On the third and last day the Judge released nine defendants from detention, mainly on health grounds, but placed them under “judicial control” which means regular reporting to the police and restrictions on their mobility.  Perhaps this small act of leniency was meant to impress the large international gathering that the Turkish justice system was capable of delivering some small morsels of justice, but few of us, if any, came away from this trial without grave concern for the imprisoned lawyers, for the Kurdish people, and for all the citizens of Turkey forced to live with a justice system that falls so far beneath international standards and cannot, in its present state, deliver real justice.  This was most clearly a political trial, not a legal one.  Its judiciary is not independent, and judges and prosecutors are clearly agents of the state.   The trial must terminate this year since this court of special authority is due to be abolished.   It is predicted that when the hearing resumes the 27 remaining lawyer detainees will receive sentences of between 6 and 10 years.  But this trial is not merely of importance to the Kurds.  It is of great significance for all the citizens of Turkey as it has revealed deep structural flaws that prevent the democratisation of the country.
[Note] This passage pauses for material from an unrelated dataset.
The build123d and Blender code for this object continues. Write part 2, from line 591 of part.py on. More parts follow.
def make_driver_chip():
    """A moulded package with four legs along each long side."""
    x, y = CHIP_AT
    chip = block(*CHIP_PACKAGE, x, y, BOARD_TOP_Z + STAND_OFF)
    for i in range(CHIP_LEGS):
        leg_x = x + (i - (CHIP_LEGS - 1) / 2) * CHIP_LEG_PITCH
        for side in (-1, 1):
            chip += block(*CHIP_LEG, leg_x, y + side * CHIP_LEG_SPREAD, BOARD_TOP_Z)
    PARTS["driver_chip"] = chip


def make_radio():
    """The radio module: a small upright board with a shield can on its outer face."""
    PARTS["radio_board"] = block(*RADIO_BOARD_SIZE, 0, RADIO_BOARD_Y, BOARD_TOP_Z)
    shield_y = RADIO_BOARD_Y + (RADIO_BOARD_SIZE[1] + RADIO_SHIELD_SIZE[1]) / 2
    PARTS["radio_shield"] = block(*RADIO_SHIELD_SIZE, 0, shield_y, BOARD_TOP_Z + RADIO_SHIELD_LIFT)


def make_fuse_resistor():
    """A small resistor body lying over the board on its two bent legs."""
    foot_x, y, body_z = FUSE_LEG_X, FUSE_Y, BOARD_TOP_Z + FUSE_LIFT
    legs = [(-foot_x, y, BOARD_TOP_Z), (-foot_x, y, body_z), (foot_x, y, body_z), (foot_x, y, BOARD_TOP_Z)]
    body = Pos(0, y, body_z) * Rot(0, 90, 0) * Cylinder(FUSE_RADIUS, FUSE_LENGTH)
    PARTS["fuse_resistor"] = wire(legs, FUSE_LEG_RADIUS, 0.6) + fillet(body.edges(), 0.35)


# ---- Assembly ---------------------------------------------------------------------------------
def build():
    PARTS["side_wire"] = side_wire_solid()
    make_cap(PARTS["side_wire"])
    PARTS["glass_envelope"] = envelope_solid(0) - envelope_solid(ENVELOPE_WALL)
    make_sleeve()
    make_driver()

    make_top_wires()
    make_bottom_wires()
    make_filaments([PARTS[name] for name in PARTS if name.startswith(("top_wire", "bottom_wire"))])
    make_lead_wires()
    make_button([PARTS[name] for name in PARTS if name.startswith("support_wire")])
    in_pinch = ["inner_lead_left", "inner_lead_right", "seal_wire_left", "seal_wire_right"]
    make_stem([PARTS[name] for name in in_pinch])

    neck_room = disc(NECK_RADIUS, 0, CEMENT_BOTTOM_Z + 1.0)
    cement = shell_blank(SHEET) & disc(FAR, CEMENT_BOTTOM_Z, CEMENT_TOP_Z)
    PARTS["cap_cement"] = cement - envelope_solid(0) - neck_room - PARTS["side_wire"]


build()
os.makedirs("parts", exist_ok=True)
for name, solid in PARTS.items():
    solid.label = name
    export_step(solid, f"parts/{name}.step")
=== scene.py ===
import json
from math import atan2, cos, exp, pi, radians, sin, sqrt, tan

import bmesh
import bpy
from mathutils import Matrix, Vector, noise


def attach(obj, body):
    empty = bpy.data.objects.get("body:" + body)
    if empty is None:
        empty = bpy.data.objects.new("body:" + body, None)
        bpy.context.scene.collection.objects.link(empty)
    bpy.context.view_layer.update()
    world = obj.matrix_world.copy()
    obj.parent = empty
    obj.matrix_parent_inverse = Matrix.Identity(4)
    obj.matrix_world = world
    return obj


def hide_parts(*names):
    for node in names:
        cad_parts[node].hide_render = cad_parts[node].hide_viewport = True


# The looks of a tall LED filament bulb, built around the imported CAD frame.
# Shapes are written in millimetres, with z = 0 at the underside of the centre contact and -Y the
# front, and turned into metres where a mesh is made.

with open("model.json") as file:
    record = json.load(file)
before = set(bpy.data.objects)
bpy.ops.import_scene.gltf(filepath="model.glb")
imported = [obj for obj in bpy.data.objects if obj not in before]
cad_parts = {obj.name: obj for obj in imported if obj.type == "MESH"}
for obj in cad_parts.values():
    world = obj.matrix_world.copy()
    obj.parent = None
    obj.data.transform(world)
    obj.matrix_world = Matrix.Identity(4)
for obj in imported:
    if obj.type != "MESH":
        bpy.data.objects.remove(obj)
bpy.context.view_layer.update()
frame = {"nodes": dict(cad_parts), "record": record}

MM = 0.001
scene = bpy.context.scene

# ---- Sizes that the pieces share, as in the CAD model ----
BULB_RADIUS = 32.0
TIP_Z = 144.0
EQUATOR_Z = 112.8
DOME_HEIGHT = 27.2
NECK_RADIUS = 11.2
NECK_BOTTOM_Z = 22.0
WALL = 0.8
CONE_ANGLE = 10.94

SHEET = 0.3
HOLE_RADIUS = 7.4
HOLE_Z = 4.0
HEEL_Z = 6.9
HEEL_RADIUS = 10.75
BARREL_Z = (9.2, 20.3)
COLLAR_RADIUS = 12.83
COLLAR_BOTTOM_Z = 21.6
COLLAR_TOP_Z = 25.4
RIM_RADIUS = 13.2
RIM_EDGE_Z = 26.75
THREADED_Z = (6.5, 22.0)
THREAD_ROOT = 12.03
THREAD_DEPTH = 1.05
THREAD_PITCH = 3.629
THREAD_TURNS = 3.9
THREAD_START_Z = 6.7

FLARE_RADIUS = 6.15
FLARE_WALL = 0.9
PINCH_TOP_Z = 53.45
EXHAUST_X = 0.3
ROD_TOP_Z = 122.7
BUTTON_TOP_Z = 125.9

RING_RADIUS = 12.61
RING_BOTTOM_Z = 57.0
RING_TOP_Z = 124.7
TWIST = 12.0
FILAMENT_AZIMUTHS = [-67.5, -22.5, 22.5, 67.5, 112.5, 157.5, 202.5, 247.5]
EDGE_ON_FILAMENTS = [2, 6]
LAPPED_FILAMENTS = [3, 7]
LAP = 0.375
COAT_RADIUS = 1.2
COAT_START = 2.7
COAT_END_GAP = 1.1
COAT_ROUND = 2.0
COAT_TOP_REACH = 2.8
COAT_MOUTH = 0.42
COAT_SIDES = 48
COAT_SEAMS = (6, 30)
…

It demonstrates clearly how far the Turkish state will manipulate the law in order to continue its persecution of the Kurds.

Turkey claims to have no political prisoners; instead, the government uses broad anti-terror laws, which allow prosecutors and judges to jail anyone who is a ‘potential threat’, to arrest and convict those who oppose the government’s policies. This had lead to Turkey having a third of the world’s convicts for terror offences, over 12,000 people.[4] What hypocrisy then for it to demand of Syria that she release her political prisoners and stop killing her citizens.  People who live in glass houses shouldn’t throw stones.
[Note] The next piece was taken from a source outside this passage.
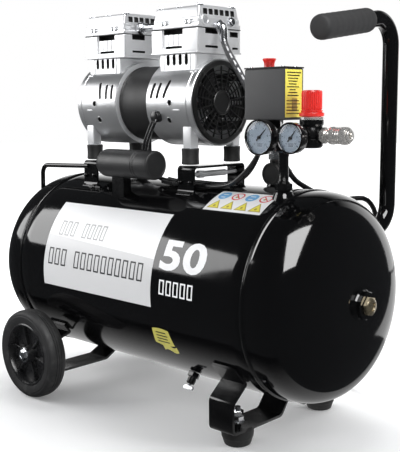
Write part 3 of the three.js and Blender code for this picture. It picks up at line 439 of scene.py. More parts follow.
    def cut(self, other):
        """Takes the other piece's shapes away from this one's."""
        made = []
        for piece in (self, other):
            mesh = bpy.data.meshes.new("scratch")
            piece.bm.to_mesh(mesh)
            made.append(bpy.data.objects.new("scratch", mesh))
            scene.collection.objects.link(made[-1])
        mod = made[0].modifiers.new("cut", "BOOLEAN")
        mod.operation, mod.object, mod.solver, mod.use_self = "DIFFERENCE", made[1], "EXACT", True
        mesh = bpy.data.meshes.new_from_object(made[0].evaluated_get(bpy.context.evaluated_depsgraph_get()))
        self.bm.free()
        self.bm = bmesh.new()
        self.bm.from_mesh(mesh)
        for ob in made:
            bpy.data.objects.remove(ob)
        return self

    def done(self, name, mats, body="frame_body", swap=(), sharp=34, edge=0.0, slot=None):
        bmesh.ops.transform(self.bm, matrix=Matrix.Scale(0.001, 4) @ Matrix.Translation((SHIFT, 0, AXIS)),
                            verts=self.bm.verts)
        for f in self.bm.faces:
            f.smooth = True
        limit = math.radians(sharp)      # edges turned by more than this stay crisp
        for e in self.bm.edges:
            e.smooth = len(e.link_faces) == 2 and e.calc_face_angle(0) < limit
        me = bpy.data.meshes.new(name)
        self.bm.to_mesh(me)
        self.bm.free()
        for m in ([mats] if isinstance(mats, str) else mats):
            me.materials.append(MAT[m])
        ob = bpy.data.objects.new(name, me)
        scene.collection.objects.link(ob)
        if edge:
            mod = ob.modifiers.new("edges", "BEVEL")
            mod.width, mod.segments, mod.limit_method = edge / 1000, 2, "ANGLE"
            mod.angle_limit = math.radians(38)
            mod.harden_normals = True
        if swap:
            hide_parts(*([swap] if isinstance(swap, str) else swap))
        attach(ob, body)
        return ob


def rounded(corners, radii, step=8):
    """Points of a line through corners, each corner bent to its radius."""
    pts = [Vector(c) for c in corners]
    out = [pts[0]]
    for i, r in zip(range(1, len(pts) - 1), radii):
        a, b = (pts[i - 1] - pts[i]).normalized(), (pts[i + 1] - pts[i]).normalized()
        half = a.angle(b) / 2
        mid = pts[i] + (a + b).normalized() * r / math.sin(half)
        p, q = pts[i] + a * r / math.tan(half) - mid, pts[i] + b * r / math.tan(half) - mid
        w = p.angle(q)
        for k in range(step + 1):
            out.append((p * math.sin((1 - k / step) * w) + q * math.sin(k / step * w)) / math.sin(w) + mid)
    return out + [pts[-1]]


def smooth_line(points, steps):
    """A smooth curve through points, as evenly spaced points."""
    p = [Vector(v) for v in points]
    p = [p[0] * 2 - p[1]] + p + [p[-1] * 2 - p[-2]]
    fine = []
    for i in range(1, len(p) - 2):
        t = [0.0]
        for k in range(3):
            t.append(t[-1] + max((p[i + k] - p[i + k - 1]).length, 1e-6) ** 0.5)
        for k in range(16):
            u = t[1] + (t[2] - t[1]) * k / 16
            a = [p[i + j - 1] * ((t[j + 1] - u) / (t[j + 1] - t[j])) + p[i + j] * ((u - t[j]) / (t[j + 1] - t[j]))
                 for j in range(3)]
            b = [a[j] * ((t[j + 2] - u) / (t[j + 2] - t[j])) + a[j + 1] * ((u - t[j]) / (t[j + 2] - t[j]))
                 for j in range(2)]
            fine.append(b[0] * ((t[2] - u) / (t[2] - t[1])) + b[1] * ((u - t[1]) / (t[2] - t[1])))
    fine.append(p[-2])
    run = [0.0]
    for a, b in zip(fine, fine[1:]):
        run.append(run[-1] + (b - a).length)
    out, j = [], 0
    for s in range(steps + 1):
        want = run[-1] * s / steps
        while j < len(run) - 2 and run[j + 1] < want:
            j += 1
        f = (want - run[j]) / max(run[j + 1] - run[j], 1e-9)
        out.append(fine[j].lerp(fine[j + 1], f))
    return out


print("tools ready")

# %% [markdown]
# ## The mains lead
# A free cable leaves a gland under the switch, crosses the tank, drops behind it and lies in a small coil with
# its plug. It has one real length, so its whole centre line is laid out first and the tube is drawn on it.
# The turns of the coil sit beside and on each other one diameter apart, and change place one at a time.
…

The international delegations, from some 18 countries, need to send representatives back to observe the final hearing of this case in November 2012 and in the meantime report what they have observed to the UN Special Rapporteurs on Human Rights Defenders and on the Independence of Judges.

I call on the Turkish government to release the lawyers and ensure that they are properly compensated and helped to rebuild their family lives and their professional practices.  There will be further hearings on this case in October and November, and I call on more international monitors to attend these hearings in support of those on trial.[5]


[1] Margaret Owen, a graduate of both Cambridge and the LSE, is a barrister and international human rights lawyer with a focus on women’s rights and access to the justice system. Her particular interest is in the status of widows in developing countries and particularly in those afflicted by armed conflict, civil wars and revolution.  She is the founder and Director of the international NGO Widows for Peace through Democracy and in that capacity regularly holds meetings at the UN Commission on the Status of Women.  She is a member of the UK Bar Human Rights Committee.  She has travelled widely researching gender and human rights issues, and is also a Founding Member of GAPS -UK (Gender Action on Peace and Security). For more than a decade Margaret has been intensely engaged in work to bring about a peaceful solution to the Kurdish issues in Turkey and elsewhere in the region. She has often visited Turkey, to observe trials, to monitor elections, and to provide training to Kurdish women’s associations on how to use the international human rights mechanisms, such as the CEDAW (UN Convention on the Elimination of All Forms of Discrimination against Women); other human rights treaties and conventions; the human rights council and UN Security Council Resolution 1325. For several years she was Women’s Rights Advisor to the KHRP (Kurdish Human Rights Project). She is a Patron of the Peace in Kurdistan Campaign and the campaign’s adviser on Kurdish women’s and children’s human rights. She is well known as a writer, broadcaster, and activist on feminist issues both in the UK and globally.

[2] Raids, arrests and prosecutions against individuals deemed to be affiliated with the KCK, which has been designated an illegal organisation by the Turkish state, have been continuing since 2009. These include a mass trial of 151 Kurdish human rights defenders and political leaders, which began in October 2010, and another at Silivri prison of over 200 defendants, most of whom are members of the Peace and Democracy Party (BDP), which began in June 2012. 35 journalists also accused of being members of the KCK will take place this September 2012.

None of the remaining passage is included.